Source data
○ ○ ○ ○

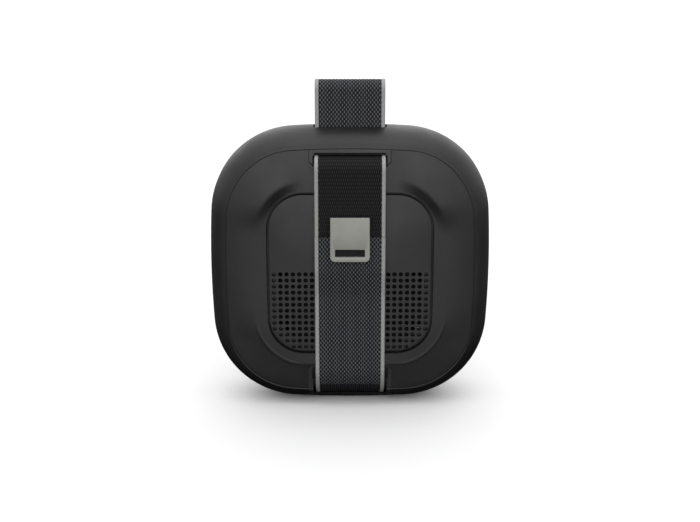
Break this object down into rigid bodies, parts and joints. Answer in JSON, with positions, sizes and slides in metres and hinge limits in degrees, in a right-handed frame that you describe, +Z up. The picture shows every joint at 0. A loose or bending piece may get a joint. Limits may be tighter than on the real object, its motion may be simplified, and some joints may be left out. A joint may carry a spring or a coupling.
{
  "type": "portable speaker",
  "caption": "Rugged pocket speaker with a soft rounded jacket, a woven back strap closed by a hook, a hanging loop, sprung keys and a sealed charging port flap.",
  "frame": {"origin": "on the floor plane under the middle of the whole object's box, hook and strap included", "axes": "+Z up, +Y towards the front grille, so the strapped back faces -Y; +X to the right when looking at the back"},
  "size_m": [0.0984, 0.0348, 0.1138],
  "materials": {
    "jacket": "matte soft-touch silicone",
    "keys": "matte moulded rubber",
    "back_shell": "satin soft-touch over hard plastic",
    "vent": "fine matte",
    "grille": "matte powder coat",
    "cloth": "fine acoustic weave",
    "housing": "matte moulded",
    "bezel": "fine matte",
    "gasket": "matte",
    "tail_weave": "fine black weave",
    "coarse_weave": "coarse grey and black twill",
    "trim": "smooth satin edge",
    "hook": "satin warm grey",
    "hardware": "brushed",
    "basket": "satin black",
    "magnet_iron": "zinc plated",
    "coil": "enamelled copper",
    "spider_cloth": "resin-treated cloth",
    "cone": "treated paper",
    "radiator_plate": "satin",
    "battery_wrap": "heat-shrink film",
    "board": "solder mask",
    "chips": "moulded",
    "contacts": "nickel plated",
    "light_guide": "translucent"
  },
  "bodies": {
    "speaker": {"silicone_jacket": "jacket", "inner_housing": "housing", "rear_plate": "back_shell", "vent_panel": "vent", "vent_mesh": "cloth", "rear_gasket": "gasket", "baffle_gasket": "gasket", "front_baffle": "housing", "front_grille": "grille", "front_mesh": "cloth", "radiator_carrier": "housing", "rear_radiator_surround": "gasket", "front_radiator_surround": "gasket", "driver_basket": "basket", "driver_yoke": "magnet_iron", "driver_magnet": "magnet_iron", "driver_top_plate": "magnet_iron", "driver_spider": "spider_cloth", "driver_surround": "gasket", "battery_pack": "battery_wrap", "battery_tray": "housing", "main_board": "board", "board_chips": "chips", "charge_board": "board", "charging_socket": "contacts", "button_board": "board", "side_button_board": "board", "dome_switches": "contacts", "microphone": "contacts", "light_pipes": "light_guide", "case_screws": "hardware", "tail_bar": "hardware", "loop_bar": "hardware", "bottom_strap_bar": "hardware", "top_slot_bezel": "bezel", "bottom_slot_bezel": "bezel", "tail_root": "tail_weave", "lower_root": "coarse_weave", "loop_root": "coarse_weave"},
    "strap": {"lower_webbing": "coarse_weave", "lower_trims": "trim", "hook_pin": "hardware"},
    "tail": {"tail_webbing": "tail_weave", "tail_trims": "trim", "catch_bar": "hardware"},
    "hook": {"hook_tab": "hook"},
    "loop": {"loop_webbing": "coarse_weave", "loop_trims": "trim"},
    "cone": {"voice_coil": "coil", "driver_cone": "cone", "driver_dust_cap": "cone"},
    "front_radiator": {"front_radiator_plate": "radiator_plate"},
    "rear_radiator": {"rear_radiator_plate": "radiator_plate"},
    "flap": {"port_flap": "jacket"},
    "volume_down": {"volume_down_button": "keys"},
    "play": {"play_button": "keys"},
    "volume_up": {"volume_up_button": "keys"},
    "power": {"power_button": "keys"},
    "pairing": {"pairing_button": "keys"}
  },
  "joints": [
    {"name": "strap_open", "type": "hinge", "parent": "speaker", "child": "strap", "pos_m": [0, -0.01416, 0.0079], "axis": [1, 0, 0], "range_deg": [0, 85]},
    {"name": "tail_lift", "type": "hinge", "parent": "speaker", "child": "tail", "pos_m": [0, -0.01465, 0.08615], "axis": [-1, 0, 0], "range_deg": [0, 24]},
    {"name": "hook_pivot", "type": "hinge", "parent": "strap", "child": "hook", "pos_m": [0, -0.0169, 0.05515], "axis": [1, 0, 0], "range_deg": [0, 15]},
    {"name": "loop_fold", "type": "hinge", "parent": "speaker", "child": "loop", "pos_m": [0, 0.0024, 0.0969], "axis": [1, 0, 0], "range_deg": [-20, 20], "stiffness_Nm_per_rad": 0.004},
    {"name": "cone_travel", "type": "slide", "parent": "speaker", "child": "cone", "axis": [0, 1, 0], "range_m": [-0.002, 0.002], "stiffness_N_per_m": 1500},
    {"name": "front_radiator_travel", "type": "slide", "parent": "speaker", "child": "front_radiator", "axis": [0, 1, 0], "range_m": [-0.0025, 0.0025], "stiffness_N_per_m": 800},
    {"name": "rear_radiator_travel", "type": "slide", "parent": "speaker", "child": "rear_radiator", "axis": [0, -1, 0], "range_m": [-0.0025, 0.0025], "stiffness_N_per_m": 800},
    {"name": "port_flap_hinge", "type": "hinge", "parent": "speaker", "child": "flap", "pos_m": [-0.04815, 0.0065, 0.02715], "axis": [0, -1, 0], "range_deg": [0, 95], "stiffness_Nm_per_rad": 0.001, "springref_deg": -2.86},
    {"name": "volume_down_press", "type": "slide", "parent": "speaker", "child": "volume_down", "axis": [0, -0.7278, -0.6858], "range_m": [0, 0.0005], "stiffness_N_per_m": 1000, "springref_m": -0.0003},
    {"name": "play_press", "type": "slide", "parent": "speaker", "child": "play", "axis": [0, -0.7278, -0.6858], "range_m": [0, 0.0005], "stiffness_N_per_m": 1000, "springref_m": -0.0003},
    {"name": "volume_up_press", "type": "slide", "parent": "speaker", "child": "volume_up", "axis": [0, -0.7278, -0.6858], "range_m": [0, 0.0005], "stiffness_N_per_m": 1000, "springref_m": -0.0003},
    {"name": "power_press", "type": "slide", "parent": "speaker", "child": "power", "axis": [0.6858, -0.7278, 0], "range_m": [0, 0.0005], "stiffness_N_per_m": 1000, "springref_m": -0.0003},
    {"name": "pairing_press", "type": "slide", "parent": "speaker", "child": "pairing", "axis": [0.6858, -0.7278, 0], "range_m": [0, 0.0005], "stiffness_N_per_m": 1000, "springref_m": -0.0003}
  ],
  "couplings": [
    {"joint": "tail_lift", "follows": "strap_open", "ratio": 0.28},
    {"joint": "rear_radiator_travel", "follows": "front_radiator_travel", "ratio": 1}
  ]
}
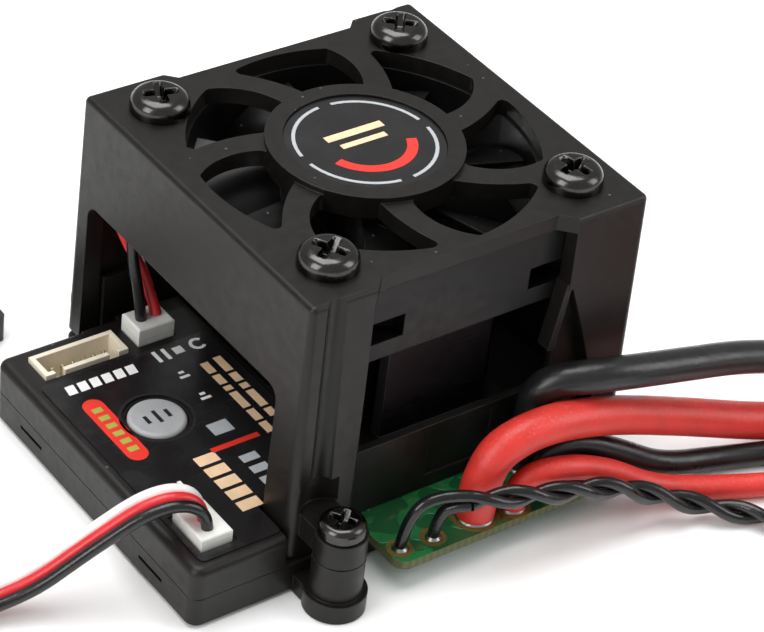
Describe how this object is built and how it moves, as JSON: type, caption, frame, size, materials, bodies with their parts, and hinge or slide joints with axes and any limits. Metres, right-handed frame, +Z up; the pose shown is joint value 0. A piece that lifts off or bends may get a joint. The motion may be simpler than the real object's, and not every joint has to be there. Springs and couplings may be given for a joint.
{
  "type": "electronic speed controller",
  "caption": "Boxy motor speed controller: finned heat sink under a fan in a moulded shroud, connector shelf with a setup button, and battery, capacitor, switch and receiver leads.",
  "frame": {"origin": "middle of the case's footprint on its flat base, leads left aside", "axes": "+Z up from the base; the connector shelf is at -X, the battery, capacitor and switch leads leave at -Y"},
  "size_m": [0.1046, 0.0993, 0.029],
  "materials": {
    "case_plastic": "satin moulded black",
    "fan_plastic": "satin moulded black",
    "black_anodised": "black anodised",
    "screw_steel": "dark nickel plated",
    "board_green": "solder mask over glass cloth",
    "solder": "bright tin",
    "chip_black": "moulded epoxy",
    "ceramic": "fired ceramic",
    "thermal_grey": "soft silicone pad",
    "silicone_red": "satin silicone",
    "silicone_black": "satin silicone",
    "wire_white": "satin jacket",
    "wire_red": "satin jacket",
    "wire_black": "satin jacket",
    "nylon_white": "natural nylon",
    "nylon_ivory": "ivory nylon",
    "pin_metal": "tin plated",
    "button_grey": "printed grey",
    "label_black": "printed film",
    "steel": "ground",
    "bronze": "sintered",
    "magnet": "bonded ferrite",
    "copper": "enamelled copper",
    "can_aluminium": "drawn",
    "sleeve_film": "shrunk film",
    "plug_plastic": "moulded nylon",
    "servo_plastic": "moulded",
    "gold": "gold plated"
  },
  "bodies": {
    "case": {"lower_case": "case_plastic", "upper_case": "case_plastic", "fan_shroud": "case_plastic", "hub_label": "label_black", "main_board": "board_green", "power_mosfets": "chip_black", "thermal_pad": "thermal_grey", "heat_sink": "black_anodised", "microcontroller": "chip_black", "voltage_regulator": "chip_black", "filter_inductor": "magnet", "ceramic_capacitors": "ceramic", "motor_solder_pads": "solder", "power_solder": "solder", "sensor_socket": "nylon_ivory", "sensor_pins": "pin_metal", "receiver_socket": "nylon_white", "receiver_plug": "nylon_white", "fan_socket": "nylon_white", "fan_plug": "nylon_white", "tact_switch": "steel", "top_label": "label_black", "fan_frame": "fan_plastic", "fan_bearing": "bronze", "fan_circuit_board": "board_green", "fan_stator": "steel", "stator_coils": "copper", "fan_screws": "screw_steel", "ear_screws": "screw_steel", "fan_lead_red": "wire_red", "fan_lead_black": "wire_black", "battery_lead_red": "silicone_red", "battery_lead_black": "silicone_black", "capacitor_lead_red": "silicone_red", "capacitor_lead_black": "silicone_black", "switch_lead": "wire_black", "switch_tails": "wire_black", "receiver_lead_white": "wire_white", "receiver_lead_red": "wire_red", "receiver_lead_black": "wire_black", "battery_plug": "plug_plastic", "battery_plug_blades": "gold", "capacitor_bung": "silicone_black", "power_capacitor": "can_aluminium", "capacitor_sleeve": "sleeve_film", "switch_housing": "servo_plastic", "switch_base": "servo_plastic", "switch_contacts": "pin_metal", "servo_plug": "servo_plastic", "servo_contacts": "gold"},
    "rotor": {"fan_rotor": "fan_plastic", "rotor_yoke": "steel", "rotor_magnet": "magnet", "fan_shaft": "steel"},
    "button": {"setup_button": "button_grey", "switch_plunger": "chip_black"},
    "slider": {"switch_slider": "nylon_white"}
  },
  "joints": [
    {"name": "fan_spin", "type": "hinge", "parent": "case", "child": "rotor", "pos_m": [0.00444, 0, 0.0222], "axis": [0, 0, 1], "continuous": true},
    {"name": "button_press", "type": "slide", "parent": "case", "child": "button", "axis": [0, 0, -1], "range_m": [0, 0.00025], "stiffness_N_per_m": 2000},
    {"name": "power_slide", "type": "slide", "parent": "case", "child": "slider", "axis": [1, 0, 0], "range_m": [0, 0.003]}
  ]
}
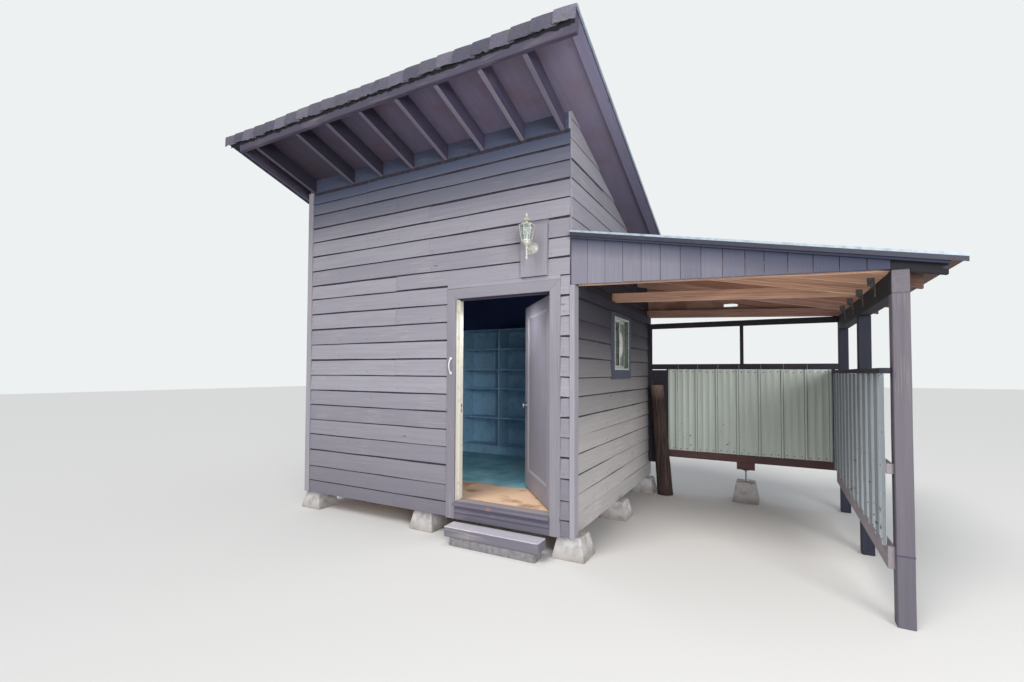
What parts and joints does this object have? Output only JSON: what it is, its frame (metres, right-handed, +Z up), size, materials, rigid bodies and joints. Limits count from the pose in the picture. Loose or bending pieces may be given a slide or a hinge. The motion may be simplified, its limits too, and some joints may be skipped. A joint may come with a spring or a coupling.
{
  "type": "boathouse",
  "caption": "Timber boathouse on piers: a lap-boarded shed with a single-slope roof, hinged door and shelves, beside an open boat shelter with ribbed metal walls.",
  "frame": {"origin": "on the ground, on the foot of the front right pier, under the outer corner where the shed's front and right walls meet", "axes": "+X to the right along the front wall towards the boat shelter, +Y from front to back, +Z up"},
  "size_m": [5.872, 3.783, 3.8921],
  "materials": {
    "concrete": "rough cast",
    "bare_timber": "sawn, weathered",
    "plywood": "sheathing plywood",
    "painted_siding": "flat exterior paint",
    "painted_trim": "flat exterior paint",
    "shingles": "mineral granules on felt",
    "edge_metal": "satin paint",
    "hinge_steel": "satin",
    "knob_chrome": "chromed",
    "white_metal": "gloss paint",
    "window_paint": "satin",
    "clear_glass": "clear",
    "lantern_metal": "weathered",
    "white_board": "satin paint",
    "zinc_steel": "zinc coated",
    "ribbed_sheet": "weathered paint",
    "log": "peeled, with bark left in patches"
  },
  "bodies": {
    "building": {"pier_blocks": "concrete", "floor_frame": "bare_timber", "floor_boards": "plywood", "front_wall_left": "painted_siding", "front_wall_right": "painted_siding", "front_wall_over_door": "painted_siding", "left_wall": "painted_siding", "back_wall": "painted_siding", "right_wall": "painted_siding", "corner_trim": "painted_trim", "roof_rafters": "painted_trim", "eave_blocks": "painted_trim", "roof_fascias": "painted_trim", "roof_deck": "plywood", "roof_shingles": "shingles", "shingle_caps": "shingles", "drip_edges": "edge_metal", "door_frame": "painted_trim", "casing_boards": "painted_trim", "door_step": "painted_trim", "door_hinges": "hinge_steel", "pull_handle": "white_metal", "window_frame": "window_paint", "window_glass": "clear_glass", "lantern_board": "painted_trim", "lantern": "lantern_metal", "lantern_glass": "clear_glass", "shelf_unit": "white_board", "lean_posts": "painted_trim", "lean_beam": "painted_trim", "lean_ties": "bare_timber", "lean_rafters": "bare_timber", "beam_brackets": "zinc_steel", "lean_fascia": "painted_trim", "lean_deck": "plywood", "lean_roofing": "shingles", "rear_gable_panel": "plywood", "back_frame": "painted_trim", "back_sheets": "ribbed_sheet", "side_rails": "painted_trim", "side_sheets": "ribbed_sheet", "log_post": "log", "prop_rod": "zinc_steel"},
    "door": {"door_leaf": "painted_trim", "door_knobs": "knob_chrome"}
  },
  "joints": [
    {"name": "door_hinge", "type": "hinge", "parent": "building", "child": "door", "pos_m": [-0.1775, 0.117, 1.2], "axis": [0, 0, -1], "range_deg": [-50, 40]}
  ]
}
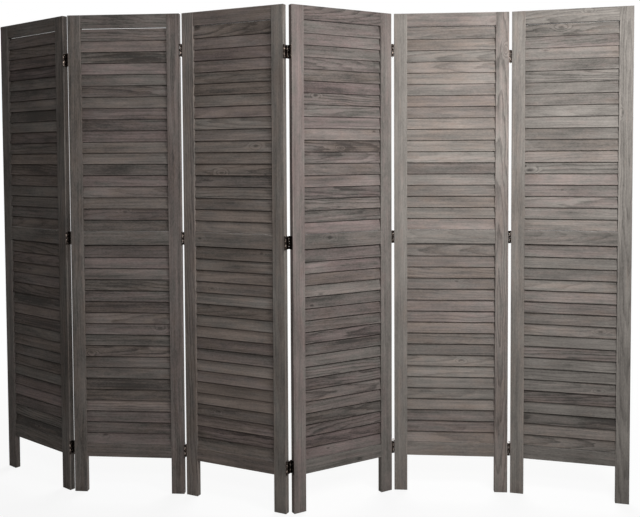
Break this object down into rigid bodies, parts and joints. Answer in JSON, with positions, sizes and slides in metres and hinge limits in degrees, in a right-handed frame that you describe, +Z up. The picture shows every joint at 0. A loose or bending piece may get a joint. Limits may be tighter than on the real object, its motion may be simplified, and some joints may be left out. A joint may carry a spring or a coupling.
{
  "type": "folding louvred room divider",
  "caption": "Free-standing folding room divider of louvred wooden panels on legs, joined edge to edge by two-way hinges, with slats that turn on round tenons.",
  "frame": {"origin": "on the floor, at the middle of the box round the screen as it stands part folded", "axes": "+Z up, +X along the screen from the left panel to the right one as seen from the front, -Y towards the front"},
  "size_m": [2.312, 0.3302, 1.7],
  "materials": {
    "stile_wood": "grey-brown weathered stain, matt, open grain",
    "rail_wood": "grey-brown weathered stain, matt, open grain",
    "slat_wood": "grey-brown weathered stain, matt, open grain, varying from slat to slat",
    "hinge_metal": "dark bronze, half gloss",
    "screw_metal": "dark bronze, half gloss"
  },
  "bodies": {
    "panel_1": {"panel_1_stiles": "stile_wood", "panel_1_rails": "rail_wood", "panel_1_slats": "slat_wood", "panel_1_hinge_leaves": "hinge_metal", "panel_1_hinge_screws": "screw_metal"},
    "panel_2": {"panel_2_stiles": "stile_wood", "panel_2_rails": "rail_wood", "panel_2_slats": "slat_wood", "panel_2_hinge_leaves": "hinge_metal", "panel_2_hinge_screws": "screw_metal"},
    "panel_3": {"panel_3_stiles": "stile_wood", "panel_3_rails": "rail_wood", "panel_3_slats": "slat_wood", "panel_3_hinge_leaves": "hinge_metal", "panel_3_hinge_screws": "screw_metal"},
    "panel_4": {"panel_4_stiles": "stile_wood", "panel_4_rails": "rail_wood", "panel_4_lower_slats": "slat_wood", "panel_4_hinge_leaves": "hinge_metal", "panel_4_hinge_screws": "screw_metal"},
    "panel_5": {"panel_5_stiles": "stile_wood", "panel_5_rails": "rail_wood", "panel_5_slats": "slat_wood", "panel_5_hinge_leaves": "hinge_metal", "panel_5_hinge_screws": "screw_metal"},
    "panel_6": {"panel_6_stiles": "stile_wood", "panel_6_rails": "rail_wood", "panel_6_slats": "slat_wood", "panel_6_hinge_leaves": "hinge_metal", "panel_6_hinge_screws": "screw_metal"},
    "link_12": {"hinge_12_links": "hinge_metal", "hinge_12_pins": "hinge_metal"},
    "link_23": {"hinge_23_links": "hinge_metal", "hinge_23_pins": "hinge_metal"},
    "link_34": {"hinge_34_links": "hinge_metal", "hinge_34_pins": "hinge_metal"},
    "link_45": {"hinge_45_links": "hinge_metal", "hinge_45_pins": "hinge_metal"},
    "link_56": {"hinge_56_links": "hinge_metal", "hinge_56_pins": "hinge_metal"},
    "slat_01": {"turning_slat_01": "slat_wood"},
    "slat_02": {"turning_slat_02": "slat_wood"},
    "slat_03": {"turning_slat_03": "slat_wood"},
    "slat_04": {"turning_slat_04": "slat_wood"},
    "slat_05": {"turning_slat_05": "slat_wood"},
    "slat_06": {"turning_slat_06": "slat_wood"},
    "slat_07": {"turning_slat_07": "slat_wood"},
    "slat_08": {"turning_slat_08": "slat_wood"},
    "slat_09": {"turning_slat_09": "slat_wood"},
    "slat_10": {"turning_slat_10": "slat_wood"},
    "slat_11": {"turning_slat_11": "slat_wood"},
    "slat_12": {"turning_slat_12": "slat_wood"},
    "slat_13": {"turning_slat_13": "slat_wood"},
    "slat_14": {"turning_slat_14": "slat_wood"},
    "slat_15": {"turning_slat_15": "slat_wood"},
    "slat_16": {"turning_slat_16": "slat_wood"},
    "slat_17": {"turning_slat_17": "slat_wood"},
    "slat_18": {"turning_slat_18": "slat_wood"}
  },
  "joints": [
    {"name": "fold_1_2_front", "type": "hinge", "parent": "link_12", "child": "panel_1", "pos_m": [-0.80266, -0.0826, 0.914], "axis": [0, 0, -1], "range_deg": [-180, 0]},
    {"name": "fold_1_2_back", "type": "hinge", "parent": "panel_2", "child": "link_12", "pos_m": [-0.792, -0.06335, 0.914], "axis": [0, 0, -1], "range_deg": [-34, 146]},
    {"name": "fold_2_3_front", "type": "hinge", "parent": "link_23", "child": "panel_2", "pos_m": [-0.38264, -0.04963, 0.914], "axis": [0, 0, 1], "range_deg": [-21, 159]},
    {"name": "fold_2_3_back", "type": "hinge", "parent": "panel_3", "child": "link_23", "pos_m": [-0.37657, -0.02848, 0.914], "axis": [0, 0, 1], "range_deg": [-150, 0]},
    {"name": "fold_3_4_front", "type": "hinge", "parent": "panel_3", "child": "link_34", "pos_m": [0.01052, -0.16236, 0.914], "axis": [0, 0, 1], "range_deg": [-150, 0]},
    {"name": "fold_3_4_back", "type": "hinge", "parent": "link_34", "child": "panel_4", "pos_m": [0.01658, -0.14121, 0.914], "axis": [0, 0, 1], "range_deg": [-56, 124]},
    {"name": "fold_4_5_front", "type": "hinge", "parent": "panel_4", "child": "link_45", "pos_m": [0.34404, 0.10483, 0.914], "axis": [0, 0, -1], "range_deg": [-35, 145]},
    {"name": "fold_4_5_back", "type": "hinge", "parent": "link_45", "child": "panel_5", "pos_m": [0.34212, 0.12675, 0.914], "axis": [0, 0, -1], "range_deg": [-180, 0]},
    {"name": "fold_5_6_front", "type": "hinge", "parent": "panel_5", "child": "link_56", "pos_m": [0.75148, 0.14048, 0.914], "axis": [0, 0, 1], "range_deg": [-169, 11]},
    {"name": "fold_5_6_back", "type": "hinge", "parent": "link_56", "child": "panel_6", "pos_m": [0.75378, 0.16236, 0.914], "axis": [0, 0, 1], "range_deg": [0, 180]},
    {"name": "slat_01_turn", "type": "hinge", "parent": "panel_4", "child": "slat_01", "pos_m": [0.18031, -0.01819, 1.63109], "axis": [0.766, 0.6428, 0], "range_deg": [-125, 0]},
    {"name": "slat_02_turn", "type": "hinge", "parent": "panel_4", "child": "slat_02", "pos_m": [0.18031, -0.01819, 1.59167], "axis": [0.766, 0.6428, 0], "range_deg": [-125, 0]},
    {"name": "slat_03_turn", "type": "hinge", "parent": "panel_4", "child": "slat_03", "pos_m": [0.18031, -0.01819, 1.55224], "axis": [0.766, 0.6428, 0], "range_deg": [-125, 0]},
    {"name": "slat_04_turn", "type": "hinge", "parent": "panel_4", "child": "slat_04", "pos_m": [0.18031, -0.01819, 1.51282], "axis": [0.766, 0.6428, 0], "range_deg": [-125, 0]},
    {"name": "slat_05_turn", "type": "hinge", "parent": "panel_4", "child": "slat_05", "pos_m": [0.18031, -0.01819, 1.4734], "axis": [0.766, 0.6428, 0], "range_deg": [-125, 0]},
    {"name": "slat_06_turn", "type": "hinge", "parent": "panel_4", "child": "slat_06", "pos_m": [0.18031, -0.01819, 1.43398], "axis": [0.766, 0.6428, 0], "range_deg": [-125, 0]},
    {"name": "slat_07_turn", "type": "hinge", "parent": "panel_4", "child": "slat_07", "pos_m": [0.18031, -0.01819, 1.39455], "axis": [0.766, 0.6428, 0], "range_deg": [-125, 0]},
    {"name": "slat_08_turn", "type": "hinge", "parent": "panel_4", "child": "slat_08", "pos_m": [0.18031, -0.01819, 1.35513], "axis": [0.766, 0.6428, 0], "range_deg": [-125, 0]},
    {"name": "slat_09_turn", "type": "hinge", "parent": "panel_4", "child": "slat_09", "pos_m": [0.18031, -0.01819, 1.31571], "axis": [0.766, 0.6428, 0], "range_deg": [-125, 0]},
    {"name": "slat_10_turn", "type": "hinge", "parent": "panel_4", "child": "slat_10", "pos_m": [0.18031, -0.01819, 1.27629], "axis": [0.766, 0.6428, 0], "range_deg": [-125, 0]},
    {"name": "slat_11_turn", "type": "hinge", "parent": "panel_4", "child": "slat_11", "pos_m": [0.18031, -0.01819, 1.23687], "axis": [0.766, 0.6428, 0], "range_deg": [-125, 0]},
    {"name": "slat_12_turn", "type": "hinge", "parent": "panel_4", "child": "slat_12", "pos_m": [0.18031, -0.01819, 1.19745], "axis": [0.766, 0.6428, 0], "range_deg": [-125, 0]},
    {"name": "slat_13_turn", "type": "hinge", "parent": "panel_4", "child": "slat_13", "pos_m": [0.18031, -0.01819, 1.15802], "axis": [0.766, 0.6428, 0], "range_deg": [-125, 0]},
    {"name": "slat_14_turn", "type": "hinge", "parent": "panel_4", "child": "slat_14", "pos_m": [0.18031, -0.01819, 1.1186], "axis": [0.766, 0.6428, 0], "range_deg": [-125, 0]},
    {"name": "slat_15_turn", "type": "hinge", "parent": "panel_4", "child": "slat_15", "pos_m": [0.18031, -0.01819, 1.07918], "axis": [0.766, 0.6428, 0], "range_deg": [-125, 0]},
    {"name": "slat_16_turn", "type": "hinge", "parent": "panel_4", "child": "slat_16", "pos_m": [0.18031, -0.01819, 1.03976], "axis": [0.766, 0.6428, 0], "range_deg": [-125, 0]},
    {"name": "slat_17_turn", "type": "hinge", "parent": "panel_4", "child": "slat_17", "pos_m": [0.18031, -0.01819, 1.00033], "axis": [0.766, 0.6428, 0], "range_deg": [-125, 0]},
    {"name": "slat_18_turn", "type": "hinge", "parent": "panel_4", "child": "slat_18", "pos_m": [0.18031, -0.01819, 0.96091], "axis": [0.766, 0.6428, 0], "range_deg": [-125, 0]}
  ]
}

○ ○ ○ ○

**Directive:** Return a copy of every line that includes the word "parts".

**Full response:**
Break this object down into rigid bodies, parts and joints. Answer in JSON, with positions, sizes and slides in metres and hinge limits in degrees, in a right-handed frame that you describe, +Z up. The picture shows every joint at 0. A loose or bending piece may get a joint. Limits may be tighter than on the real object, its motion may be simplified, and some joints may be left out. A joint may carry a spring or a coupling.
Describe how this object is built and how it moves, as JSON: type, caption, frame, size, materials, bodies with their parts, and hinge or slide joints with axes and any limits. Metres, right-handed frame, +Z up; the pose shown is joint value 0. A piece that lifts off or bends may get a joint. The motion may be simpler than the real object's, and not every joint has to be there. Springs and couplings may be given for a joint.
What parts and joints does this object have? Output only JSON: what it is, its frame (metres, right-handed, +Z up), size, materials, rigid bodies and joints. Limits count from the pose in the picture. Loose or bending pieces may be given a slide or a hinge. The motion may be simplified, its limits too, and some joints may be skipped. A joint may come with a spring or a coupling.
Break this object down into rigid bodies, parts and joints. Answer in JSON, with positions, sizes and slides in metres and hinge limits in degrees, in a right-handed frame that you describe, +Z up. The picture shows every joint at 0. A loose or bending piece may get a joint. Limits may be tighter than on the real object, its motion may be simplified, and some joints may be left out. A joint may carry a spring or a coupling.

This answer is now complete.